>> Start Recorded data

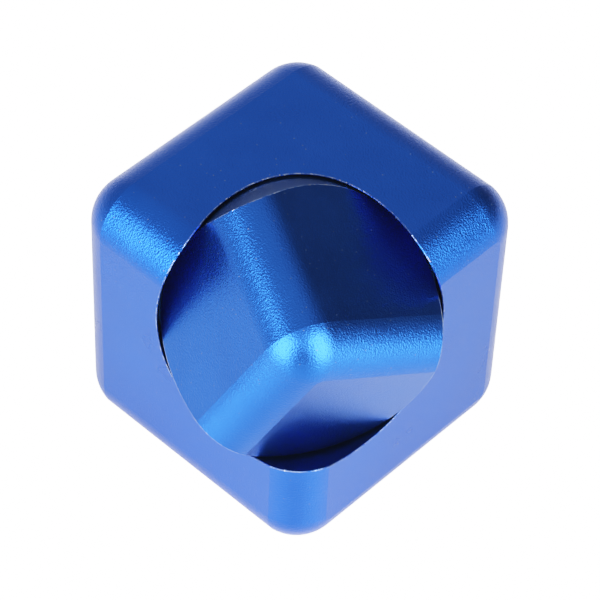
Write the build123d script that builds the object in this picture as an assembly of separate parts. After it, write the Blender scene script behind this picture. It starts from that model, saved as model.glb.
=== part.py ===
from build123d import *

import os

# A metal fidget cube. Two opposite corners of the cube are cut free as caps.
# Each cap spins about the cube's body diagonal on its own sealed ball bearing,
# and one axle through a thin web in the middle of the cube carries both bearings.
# Millimetres, +Z up, origin at the centre of the cube, on the spin axis.
# The near corner is at +X -Y +Z. The far corner is at -X +Y -Z.

# cube
EDGE = 25.0  # flat face to flat face
ROUND_R = 3.86  # radius of the cutter that rounds the outlines of the two X faces
CREASE = 0.046  # how far that cutter stood off, so that its arc meets the flats at a crease
BAR_R = ROUND_R - CREASE  # radius of the bar's own edges, along X, which blend smoothly
BORE_R = 11.0  # the two pockets that the caps turn in
WEB_HALF = 1.0  # half the thickness of the web between the pockets
WEB_HOLE_R = 3.2
RIM_BREAK = 0.1  # chamfer on the sharp rims of the pockets
BEYOND = 1.0  # how far a cutter runs past what it cuts
REACH = 30.0  # clear of the cube's corners
NEAR_ENOUGH = 0.001  # tells one radius from another

# caps
CAP_R = 10.75
CAP_LOW = 1.3  # inner face of a cap, from the cube's centre
CAP_BREAK = 0.05  # chamfer on a cap's own sharp rim
NEAR_TURN = -35.2  # how far the near cap stands turned from flush, in degrees
RELIEF_R = 5.2  # room for the axle's head inside a cap
RELIEF_TOP = 8.3

# bearing, R188 size: 1/4 x 1/2 x 3/16 inch with ten 1/16 inch balls
BEARING_BORE_R = 3.175
BEARING_R = 6.35
BEARING_LOW = 1.8
BEARING_HIGH = BEARING_LOW + 4.762
BEARING_MID = (BEARING_LOW + BEARING_HIGH) / 2
BALL_R = 0.794
BALL_COUNT = 10
PITCH_R = 4.7625
GROOVE_R = 0.84
INNER_LAND_R = 4.1
OUTER_LAND_R = 5.45
POCKET_R = BEARING_R + 0.01  # bearing seat in a cap
BORE_CHAMFER = 0.2
RACE_CHAMFER = 0.25

# shields, each held in the outer race by a snap ring
SHIELD_T = 0.2
SHIELD_R = 5.75
SHIELD_BORE_R = 4.22
SHIELD_LIP = 0.15  # width of the rolled lip at its bore
SHIELD_DEPTH = 0.65  # seat of the shield, below the face of the race
SEAT_R = 5.78
RING_R = 5.93
RING_BORE_R = 5.5
RING_T = 0.28
RING_DEPTH = 0.44  # underside of the snap ring, below the face of the race
RING_GAP = 2.2
RING_PLAY = 0.02  # all round the ring in its groove

# ball cage, a crown open towards the corner
CAGE_R = 5.06
CAGE_BORE_R = 4.46
CAGE_BELOW = 1.1
CAGE_ABOVE = 0.55
CAGE_POCKET_R = 0.87

# axle
POST_R = 3.15
POST_END = -6.5
HEAD_R = 4.0
HEAD_T = 1.2
HEAD_TOP = BEARING_HIGH + HEAD_T
HEAD_CHAMFER = 0.2
TAP_R = 2.03
TAP_TOP = 3.0
SCREW_R = 2.0
SCREW_END = -1.44
SOCKET_DEPTH = 1.6
POST_SOCKET = 3.0  # across flats
SCREW_SOCKET = 2.5  # across flats
WASHER_R = 4.0
WASHER_BORE_R = 3.2


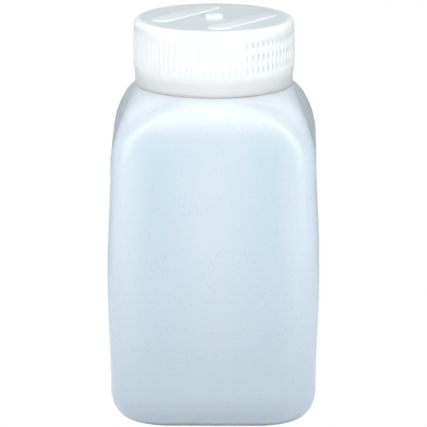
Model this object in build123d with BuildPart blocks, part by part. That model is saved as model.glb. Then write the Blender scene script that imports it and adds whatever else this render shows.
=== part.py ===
from build123d import *
import os
from math import cos, pi, radians, sin

# A square wide-mouth laboratory bottle for reagents, nominal 500 mL, with its screw cap on.
# The origin is at the middle of the stand ring, +Z goes up through the mouth and -Y is the front.
# All lengths are in millimetres and all angles in degrees.

# Heights
CAP_TOP_Z = 141.7  # flat top of the closed cap
CAP_HEIGHT = 23.4
SKIRT_Z = CAP_TOP_Z - CAP_HEIGHT  # lower edge of the closed cap
CAP_TOP_WALL = 1.8
LINER_THICKNESS = 1.2
CEILING_Z = CAP_TOP_Z - CAP_TOP_WALL  # inside of the cap's top
RIM_Z = CEILING_Z - LINER_THICKNESS  # top of the neck, which the liner seals

# Bottle: a square tube with rounded corners, a slight barrel, a soft heel and a soft shoulder
WIDTH_ENDS = 72.2  # across the flats, at the heel and at the shoulder
WIDTH_MIDDLE = 74.6  # across the flats, half way up
CORNER_RADIUS = 9.4  # of the upright corners
WALL = 1.4
HEEL_IN = 11.0  # how far the heel comes in from the side
HEEL_UP = 14.5  # how far up the side the heel starts
HEEL_START = 8.0  # the heel leaves the table at this slope
STAND_CORNER_RADIUS = 12.8  # of the stand ring, seen from below
SHOULDER_HEIGHT = 23.8
SHOULDER_RISE = 11.8  # how far the shoulder goes straight on up before it turns in
SHOULDER_REACH = 3.5  # how far the shoulder runs level before the neck
SHOULDER_RADIUS = 25.4  # where the shoulder meets the neck
SHOULDER_GAP = 0.3  # under the closed cap
SHOULDER_TOP_Z = SKIRT_Z - SHOULDER_GAP
ROUNDING = 2.0  # how late the shoulder turns from square to round

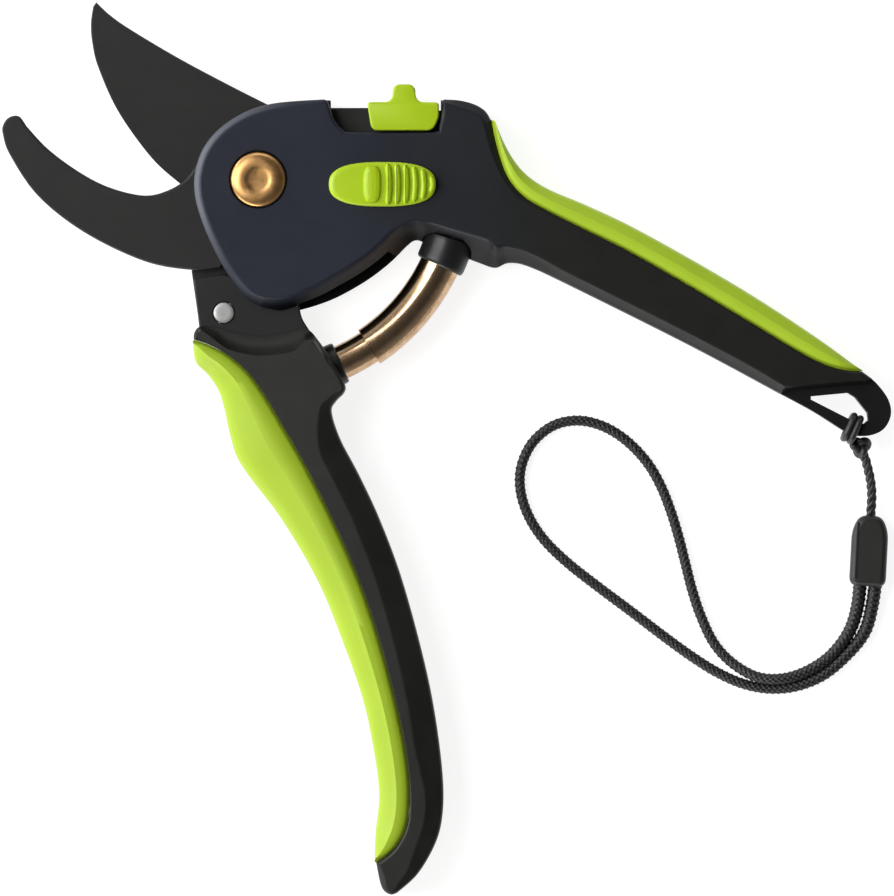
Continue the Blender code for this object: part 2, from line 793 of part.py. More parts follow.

>> End Recorded data

_Task:_ Return only the count of lines in the records that hold the word "from".

_Answer to the problem:_ 11